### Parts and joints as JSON
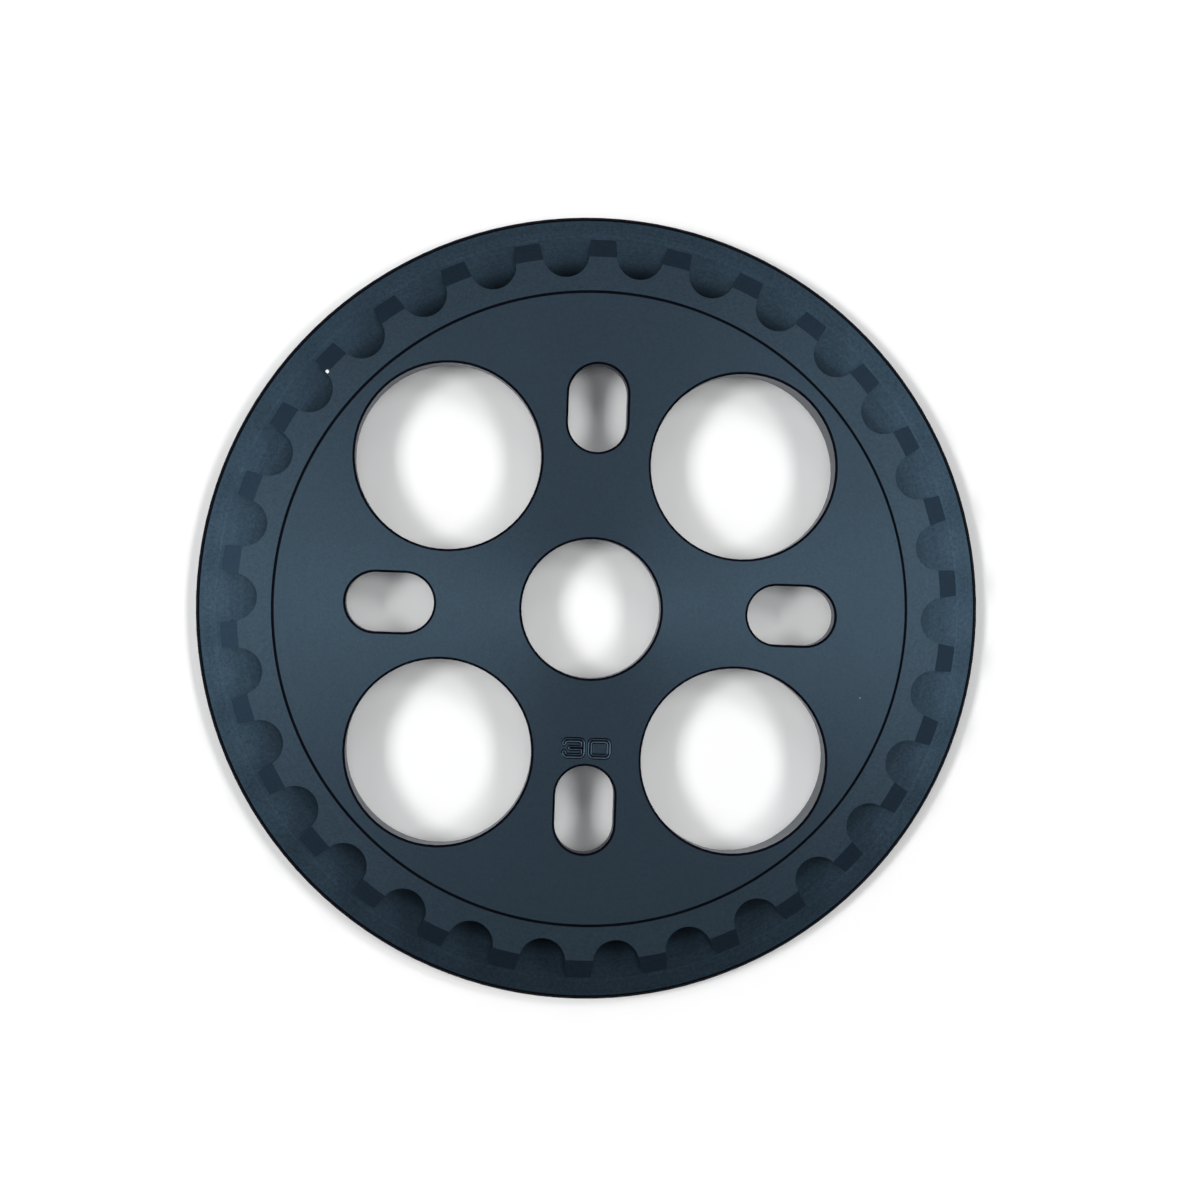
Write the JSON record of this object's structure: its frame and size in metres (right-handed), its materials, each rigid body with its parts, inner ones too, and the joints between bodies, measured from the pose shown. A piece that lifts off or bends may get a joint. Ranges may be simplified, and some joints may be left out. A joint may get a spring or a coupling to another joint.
{
  "type": "bmx guard sprocket",
  "caption": "Toothed chain wheel with a full guard ring behind the teeth, a central spindle bore, round windows and radial crank-bolt slots.",
  "frame": {"origin": "on the bore's axis, in the plane of the guard ring's outer face, which the sprocket lies on", "axes": "+Z along the bore axis towards the chain side, where the teeth are; +X through the middle of a crank-bolt slot and of a tooth valley; +Y through the next slot"},
  "size_m": [0.1356, 0.1356, 0.0104],
  "materials": {
    "anodised_aluminium": "satin blue-grey anodised, machined all over"
  },
  "bodies": {
    "root": {"sprocket": "anodised_aluminium"}
  },
  "joints": []
}
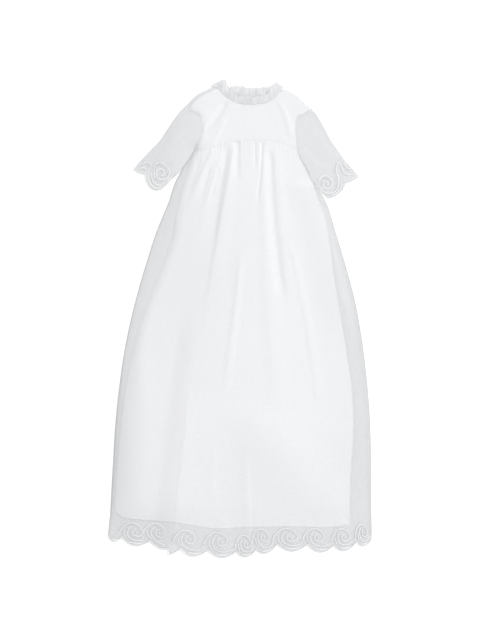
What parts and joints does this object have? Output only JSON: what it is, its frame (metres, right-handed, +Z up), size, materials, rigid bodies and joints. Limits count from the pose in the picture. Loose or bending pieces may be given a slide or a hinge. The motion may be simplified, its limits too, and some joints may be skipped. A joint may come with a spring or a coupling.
{
  "type": "christening gown",
  "caption": "Long infant christening gown laid flat: sheer gathered overlay with a scalloped hem over a plain lining, high yoke, short scalloped sleeves and a neck frill.",
  "frame": {"origin": "on the floor under the middle of the gown's outline", "axes": "+X to the right of a viewer who looks down on the front, +Y from the hem to the neck, +Z up from the surface that the gown lies on"},
  "size_m": [0.5154, 0.9312, 0.0182],
  "materials": {
    "sheer_overlay": "sheer white plain weave with white corded embroidery at the hem and cuffs",
    "cotton_lining": "soft white plain weave",
    "press_stud_metal": "small nickel press studs, hidden in the back lap"
  },
  "bodies": {
    "root": {"skirt_front": "sheer_overlay", "skirt_back": "sheer_overlay", "skirt_lining_front": "cotton_lining", "skirt_lining_back": "cotton_lining", "yoke_front": "sheer_overlay", "yoke_lining_front": "cotton_lining", "yoke_back_left": "sheer_overlay", "yoke_back_right": "sheer_overlay", "sleeve_left": "sheer_overlay", "sleeve_right": "sheer_overlay", "neck_frill_front": "sheer_overlay", "neck_frill_back": "sheer_overlay", "press_stud_1": "press_stud_metal", "press_stud_2": "press_stud_metal", "press_stud_3": "press_stud_metal"}
  },
  "joints": []
}
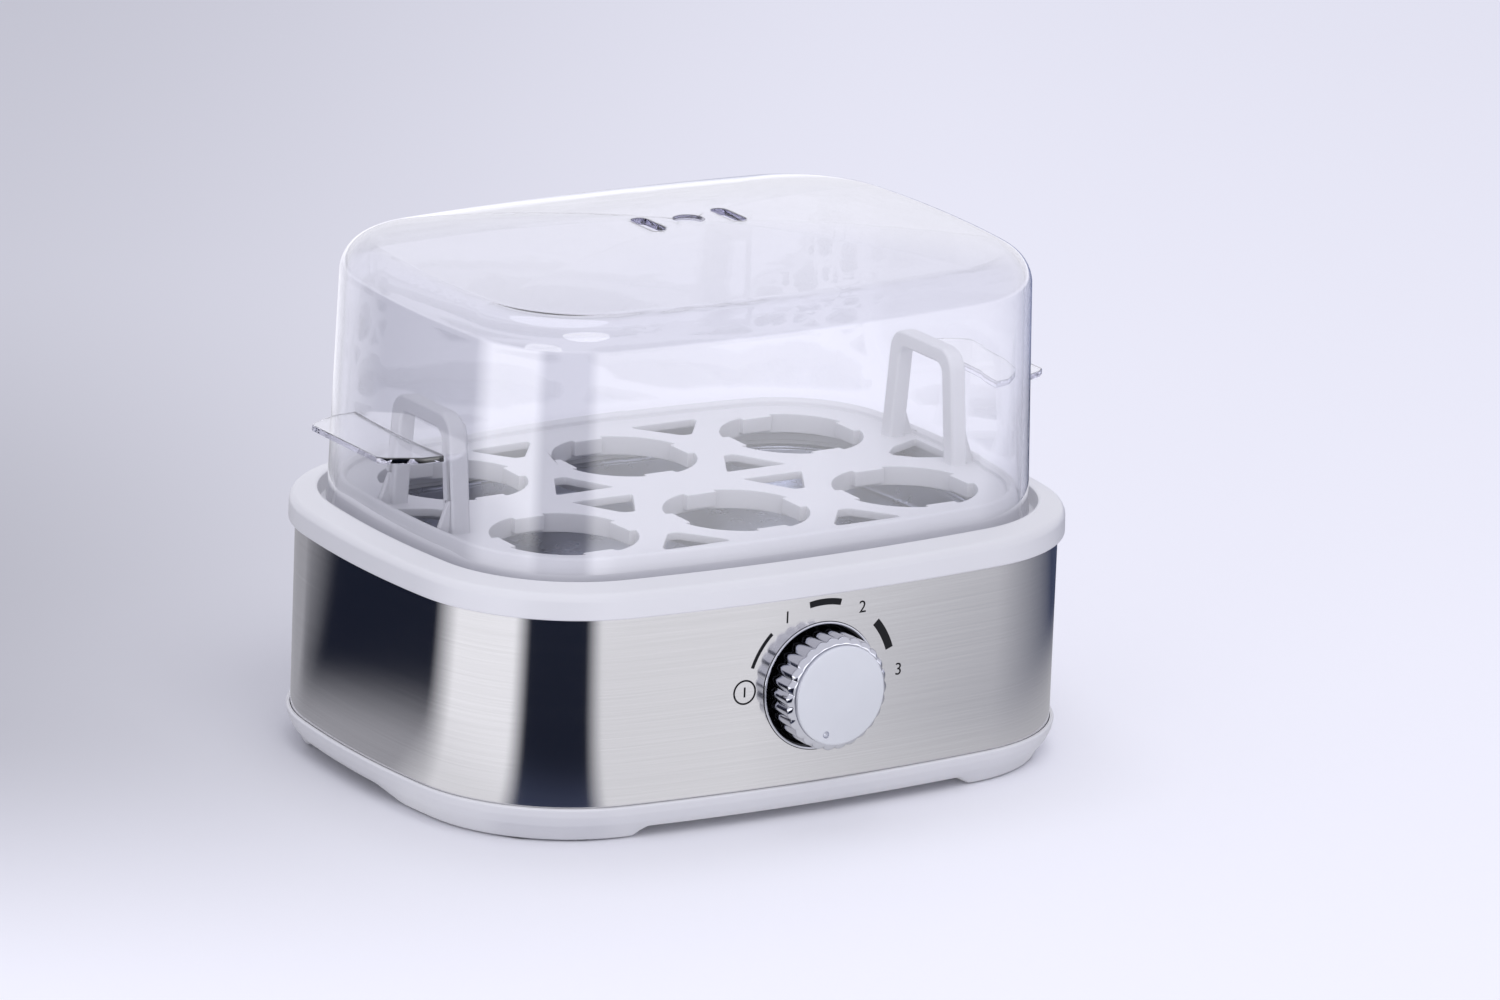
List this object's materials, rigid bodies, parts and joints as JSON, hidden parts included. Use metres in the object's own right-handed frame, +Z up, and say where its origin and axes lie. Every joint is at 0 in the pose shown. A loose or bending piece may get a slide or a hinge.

### Given exercise
Note each line of the entries that has "shown" in it, and copy those lines.

### Task solution
Write the JSON record of this object's structure: its frame and size in metres (right-handed), its materials, each rigid body with its parts, inner ones too, and the joints between bodies, measured from the pose shown. A piece that lifts off or bends may get a joint. Ranges may be simplified, and some joints may be left out. A joint may get a spring or a coupling to another joint.
List this object's materials, rigid bodies, parts and joints as JSON, hidden parts included. Use metres in the object's own right-handed frame, +Z up, and say where its origin and axes lie. Every joint is at 0 in the pose shown. A loose or bending piece may get a slide or a hinge.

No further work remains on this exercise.